┌─ Available records

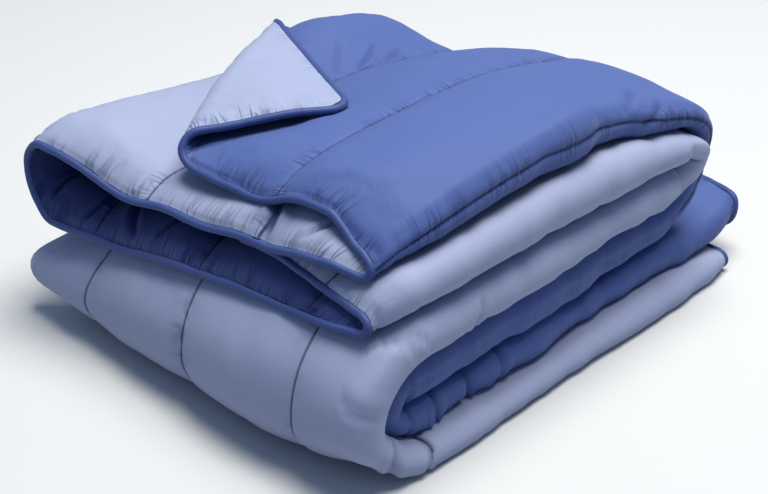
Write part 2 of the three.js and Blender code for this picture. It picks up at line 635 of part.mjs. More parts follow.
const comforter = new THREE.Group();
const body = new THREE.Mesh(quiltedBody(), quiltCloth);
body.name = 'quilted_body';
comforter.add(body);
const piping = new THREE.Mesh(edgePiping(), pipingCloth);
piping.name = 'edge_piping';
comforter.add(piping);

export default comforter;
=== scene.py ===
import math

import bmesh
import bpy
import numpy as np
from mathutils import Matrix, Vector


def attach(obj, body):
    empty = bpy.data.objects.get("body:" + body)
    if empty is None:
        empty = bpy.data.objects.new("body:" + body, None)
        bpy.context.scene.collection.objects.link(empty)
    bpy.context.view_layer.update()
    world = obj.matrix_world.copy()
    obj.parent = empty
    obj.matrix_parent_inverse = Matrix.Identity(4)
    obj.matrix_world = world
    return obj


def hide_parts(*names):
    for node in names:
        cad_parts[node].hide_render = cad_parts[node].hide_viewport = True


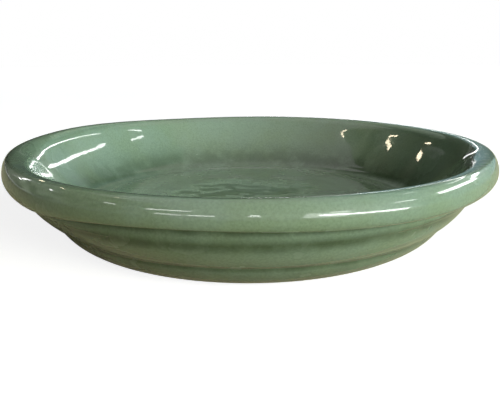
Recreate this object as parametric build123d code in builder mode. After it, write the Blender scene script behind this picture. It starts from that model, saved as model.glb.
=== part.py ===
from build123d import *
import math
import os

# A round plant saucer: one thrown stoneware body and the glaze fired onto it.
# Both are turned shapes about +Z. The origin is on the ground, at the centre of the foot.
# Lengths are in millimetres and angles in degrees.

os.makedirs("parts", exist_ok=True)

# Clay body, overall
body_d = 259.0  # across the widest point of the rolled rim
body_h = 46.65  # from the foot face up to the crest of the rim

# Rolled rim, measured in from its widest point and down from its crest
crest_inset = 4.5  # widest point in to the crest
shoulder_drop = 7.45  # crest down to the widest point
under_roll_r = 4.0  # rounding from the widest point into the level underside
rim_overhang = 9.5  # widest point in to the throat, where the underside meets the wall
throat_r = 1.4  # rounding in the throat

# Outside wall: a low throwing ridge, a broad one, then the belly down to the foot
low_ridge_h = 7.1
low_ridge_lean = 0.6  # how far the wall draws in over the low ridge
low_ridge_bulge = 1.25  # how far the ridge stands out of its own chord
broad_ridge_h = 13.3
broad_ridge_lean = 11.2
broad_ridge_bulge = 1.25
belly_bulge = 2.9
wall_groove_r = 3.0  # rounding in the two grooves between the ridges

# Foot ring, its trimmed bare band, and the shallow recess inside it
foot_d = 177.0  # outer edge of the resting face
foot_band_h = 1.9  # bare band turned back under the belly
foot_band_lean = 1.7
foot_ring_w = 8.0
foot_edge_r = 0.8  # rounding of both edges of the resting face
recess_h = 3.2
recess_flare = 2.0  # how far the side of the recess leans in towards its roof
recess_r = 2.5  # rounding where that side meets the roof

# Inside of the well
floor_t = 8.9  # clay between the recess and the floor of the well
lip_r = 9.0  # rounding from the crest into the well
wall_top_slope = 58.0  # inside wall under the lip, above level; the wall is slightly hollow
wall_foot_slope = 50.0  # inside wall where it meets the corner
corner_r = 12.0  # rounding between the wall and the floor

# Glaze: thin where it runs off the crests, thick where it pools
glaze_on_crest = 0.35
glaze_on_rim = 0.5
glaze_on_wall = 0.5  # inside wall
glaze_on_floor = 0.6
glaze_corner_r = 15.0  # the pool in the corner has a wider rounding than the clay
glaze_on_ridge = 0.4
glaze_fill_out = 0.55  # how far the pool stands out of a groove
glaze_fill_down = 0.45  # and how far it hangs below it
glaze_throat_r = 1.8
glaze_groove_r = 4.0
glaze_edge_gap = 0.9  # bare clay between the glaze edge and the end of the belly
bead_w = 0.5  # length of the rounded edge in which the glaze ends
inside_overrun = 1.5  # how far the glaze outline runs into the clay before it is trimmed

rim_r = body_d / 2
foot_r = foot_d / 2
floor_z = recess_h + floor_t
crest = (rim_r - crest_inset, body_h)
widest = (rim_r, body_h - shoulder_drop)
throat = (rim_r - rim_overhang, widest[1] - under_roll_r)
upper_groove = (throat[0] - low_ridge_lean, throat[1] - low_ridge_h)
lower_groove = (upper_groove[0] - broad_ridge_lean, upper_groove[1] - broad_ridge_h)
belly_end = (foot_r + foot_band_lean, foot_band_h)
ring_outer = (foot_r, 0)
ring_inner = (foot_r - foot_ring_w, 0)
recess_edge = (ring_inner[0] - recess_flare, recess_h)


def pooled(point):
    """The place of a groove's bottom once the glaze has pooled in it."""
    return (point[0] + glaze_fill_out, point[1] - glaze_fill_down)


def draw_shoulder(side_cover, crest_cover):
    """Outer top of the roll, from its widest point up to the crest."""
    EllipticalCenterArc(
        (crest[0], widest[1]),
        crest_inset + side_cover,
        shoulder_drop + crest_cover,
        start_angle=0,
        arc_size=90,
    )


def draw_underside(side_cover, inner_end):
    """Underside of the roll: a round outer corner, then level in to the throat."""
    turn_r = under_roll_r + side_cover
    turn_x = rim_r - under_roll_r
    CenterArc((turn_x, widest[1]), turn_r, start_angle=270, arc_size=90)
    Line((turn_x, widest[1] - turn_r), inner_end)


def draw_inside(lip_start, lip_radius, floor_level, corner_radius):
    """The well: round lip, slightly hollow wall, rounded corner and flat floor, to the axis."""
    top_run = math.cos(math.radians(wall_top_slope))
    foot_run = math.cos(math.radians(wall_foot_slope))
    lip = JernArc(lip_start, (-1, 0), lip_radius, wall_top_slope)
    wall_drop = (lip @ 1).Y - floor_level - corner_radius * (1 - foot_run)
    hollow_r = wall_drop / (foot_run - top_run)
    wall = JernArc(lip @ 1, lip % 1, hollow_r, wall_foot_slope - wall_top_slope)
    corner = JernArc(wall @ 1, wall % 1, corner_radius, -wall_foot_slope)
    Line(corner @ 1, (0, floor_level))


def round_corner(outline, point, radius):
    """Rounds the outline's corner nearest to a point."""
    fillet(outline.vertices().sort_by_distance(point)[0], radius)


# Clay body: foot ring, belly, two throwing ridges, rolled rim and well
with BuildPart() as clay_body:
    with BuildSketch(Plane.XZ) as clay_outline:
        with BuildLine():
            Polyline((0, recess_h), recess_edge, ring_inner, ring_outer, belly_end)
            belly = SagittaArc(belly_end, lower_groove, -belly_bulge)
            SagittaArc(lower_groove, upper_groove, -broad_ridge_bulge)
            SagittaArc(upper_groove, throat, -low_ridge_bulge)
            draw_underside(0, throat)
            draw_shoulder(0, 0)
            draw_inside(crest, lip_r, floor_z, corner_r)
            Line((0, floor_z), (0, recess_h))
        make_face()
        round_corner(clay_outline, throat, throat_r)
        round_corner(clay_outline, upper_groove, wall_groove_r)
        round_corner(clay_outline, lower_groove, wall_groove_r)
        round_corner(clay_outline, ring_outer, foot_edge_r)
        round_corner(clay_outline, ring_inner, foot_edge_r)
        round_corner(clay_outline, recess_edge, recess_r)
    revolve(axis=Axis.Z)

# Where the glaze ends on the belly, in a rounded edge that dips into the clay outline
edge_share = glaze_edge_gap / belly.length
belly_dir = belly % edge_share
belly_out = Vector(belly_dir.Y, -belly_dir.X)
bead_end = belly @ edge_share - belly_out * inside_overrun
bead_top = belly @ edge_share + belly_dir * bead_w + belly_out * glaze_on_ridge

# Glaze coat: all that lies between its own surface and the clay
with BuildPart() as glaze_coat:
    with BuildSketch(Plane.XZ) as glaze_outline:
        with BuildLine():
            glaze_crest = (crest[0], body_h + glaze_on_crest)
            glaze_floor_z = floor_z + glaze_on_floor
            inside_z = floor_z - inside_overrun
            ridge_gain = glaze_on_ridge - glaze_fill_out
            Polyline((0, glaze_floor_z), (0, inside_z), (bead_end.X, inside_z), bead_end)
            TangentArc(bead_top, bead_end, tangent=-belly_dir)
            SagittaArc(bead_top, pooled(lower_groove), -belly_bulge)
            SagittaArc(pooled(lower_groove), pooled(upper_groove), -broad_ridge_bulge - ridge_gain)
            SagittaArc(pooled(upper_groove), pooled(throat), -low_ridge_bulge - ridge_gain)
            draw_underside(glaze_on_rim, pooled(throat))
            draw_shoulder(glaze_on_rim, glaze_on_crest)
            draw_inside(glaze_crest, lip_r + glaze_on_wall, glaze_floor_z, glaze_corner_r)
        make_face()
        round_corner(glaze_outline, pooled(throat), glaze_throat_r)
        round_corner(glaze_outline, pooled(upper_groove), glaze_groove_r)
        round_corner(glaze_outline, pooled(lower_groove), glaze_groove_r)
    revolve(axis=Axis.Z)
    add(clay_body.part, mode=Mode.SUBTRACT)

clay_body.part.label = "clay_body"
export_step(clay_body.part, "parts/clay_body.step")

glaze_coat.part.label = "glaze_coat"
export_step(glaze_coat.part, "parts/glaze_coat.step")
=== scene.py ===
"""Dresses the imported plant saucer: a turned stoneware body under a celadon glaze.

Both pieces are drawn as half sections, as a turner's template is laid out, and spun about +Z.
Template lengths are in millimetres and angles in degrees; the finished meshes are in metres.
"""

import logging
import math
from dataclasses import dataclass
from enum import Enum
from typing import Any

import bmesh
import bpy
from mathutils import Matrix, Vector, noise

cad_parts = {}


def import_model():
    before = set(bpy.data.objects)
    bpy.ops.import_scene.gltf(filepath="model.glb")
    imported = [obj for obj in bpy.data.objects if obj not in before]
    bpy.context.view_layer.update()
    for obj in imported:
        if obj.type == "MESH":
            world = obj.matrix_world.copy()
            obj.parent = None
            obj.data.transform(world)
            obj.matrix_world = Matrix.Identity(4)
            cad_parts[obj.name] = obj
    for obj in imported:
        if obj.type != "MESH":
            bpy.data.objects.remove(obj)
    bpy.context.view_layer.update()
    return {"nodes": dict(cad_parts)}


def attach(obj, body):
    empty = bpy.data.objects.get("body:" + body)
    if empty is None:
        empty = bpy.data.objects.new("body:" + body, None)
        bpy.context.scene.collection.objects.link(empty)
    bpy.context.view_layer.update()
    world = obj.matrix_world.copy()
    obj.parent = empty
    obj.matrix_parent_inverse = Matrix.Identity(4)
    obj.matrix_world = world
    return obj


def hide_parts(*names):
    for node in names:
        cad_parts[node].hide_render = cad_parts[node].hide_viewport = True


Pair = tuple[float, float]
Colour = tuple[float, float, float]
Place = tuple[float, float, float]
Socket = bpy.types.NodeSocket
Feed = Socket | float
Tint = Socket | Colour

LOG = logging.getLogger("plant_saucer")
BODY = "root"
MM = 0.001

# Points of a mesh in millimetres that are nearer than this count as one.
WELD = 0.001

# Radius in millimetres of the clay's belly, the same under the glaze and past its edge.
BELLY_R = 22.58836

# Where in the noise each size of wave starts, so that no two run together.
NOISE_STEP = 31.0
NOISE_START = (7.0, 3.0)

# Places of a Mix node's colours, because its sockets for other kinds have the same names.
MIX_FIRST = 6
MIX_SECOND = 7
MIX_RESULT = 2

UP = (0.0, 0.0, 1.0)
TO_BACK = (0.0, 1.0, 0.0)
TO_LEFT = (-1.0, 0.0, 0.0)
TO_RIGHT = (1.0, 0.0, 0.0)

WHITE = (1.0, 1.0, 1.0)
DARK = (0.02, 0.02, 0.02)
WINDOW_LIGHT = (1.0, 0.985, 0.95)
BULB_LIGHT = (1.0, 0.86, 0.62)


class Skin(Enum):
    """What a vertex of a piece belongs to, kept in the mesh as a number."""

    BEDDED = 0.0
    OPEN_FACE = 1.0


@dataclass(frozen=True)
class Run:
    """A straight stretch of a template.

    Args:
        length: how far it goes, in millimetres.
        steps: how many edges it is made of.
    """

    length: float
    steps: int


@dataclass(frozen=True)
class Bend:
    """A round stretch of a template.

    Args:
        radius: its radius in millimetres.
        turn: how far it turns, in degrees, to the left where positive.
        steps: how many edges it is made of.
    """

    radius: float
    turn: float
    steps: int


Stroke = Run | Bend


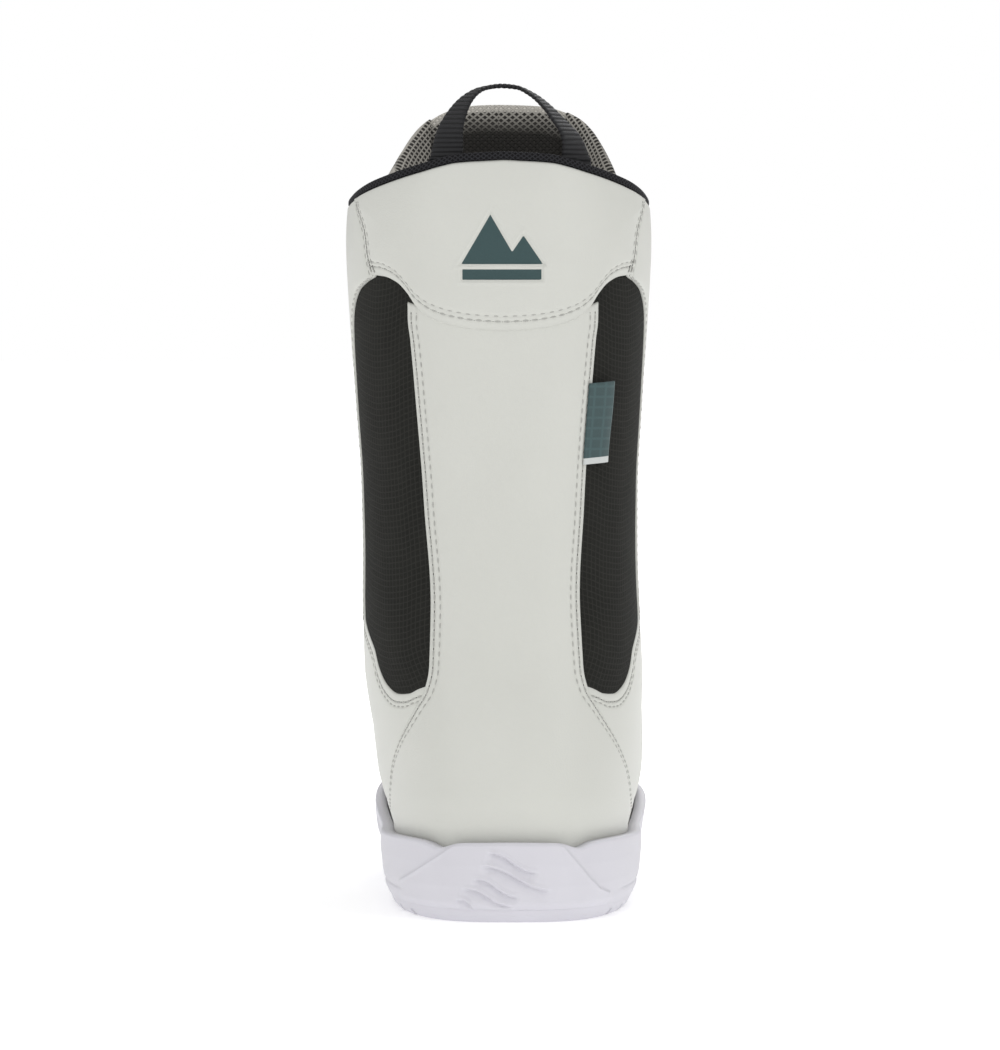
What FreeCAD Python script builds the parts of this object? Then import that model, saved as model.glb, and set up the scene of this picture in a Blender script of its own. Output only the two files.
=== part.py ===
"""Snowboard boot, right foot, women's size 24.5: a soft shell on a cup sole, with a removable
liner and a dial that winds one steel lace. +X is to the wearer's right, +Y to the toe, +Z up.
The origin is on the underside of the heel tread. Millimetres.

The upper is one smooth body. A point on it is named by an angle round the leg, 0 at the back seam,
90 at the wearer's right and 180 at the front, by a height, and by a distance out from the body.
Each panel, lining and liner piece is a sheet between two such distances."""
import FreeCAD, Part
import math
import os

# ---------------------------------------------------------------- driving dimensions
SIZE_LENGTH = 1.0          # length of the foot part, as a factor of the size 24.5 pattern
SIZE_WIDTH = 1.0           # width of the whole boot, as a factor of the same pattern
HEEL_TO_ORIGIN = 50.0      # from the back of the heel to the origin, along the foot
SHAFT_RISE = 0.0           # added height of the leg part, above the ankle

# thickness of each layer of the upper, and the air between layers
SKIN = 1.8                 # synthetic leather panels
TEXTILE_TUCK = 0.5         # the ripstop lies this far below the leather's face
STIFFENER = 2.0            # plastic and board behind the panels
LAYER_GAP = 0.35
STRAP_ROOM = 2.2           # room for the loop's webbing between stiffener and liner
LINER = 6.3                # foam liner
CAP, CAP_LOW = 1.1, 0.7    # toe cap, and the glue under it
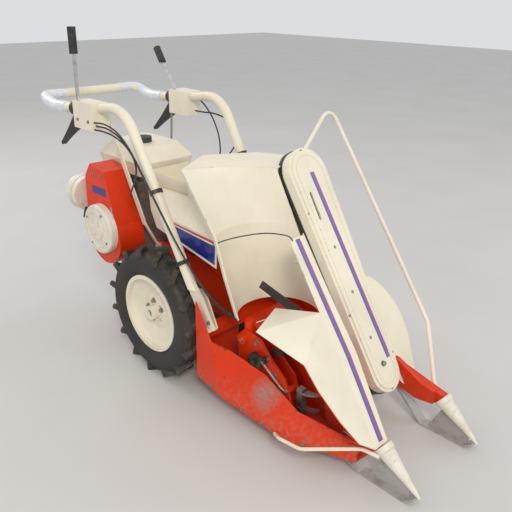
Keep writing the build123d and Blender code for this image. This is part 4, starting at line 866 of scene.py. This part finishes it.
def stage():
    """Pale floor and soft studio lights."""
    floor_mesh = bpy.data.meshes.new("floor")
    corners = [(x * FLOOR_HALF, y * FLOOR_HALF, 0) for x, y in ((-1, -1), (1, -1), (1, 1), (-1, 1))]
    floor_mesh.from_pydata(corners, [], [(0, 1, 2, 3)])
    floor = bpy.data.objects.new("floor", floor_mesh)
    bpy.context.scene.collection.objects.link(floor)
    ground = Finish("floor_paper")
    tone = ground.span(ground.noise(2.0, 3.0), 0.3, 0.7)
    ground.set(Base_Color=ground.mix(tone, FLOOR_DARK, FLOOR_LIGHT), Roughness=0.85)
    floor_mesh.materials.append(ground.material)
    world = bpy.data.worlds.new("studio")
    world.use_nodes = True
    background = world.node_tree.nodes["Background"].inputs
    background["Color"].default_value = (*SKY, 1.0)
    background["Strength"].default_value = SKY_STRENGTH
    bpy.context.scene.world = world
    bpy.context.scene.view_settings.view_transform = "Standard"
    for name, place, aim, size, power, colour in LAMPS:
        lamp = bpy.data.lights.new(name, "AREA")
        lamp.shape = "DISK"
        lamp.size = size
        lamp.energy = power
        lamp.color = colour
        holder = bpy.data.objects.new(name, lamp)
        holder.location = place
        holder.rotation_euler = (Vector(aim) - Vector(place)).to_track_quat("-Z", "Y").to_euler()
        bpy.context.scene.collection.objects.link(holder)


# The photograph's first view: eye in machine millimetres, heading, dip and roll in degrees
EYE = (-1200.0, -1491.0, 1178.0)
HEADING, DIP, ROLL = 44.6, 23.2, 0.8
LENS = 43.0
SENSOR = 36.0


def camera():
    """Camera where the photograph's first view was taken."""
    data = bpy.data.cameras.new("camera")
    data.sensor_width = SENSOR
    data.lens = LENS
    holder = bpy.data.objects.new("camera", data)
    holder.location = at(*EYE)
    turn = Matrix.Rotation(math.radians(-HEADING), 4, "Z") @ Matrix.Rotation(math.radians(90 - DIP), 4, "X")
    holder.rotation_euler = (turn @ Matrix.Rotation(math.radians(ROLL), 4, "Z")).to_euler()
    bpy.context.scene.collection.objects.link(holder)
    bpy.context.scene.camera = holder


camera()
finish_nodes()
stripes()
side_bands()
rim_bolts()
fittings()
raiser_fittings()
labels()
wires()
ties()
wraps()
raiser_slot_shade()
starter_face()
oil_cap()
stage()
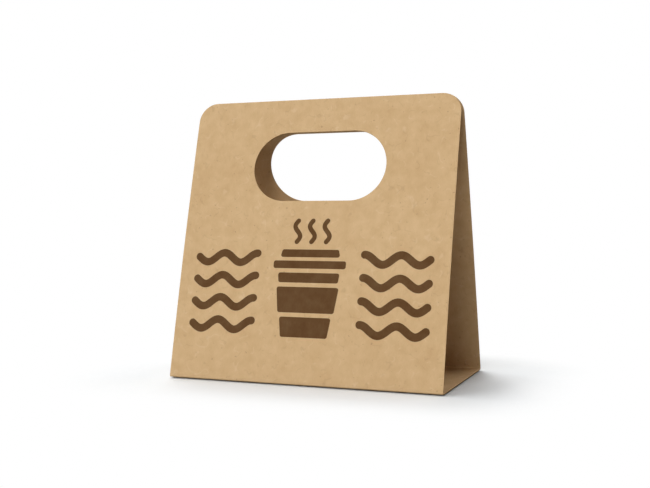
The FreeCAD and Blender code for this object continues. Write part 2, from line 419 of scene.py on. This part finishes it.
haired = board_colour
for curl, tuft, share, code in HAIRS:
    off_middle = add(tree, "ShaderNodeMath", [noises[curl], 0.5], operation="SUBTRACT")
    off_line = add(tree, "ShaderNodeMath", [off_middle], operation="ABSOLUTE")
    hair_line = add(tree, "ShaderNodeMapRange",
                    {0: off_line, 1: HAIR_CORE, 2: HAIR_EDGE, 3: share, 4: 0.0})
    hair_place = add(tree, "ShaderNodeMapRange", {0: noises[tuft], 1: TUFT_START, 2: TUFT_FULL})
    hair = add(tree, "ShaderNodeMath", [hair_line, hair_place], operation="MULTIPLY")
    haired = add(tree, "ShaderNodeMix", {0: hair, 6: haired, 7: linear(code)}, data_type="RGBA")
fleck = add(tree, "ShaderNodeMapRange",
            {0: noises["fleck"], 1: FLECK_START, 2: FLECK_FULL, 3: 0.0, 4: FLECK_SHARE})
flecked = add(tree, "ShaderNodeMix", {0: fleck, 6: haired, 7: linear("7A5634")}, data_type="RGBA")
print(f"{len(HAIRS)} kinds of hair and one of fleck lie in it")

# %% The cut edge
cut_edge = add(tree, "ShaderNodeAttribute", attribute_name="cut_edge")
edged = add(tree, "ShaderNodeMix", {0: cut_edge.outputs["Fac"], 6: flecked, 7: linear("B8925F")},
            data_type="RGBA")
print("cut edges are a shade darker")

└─

Exercise task -
Write out again only the lines from the line containing "What FreeCAD Python" through the line containing "SHAFT_RISE = 0.0", both included, exactly as they are.

Solution for this exercise -
What FreeCAD Python script builds the parts of this object? Then import that model, saved as model.glb, and set up the scene of this picture in a Blender script of its own. Output only the two files.
=== part.py ===
"""Snowboard boot, right foot, women's size 24.5: a soft shell on a cup sole, with a removable
liner and a dial that winds one steel lace. +X is to the wearer's right, +Y to the toe, +Z up.
The origin is on the underside of the heel tread. Millimetres.

The upper is one smooth body. A point on it is named by an angle round the leg, 0 at the back seam,
90 at the wearer's right and 180 at the front, by a height, and by a distance out from the body.
Each panel, lining and liner piece is a sheet between two such distances."""
import FreeCAD, Part
import math
import os

# ---------------------------------------------------------------- driving dimensions
SIZE_LENGTH = 1.0          # length of the foot part, as a factor of the size 24.5 pattern
SIZE_WIDTH = 1.0           # width of the whole boot, as a factor of the same pattern
HEEL_TO_ORIGIN = 50.0      # from the back of the heel to the origin, along the foot
SHAFT_RISE = 0.0           # added height of the leg part, above the ankle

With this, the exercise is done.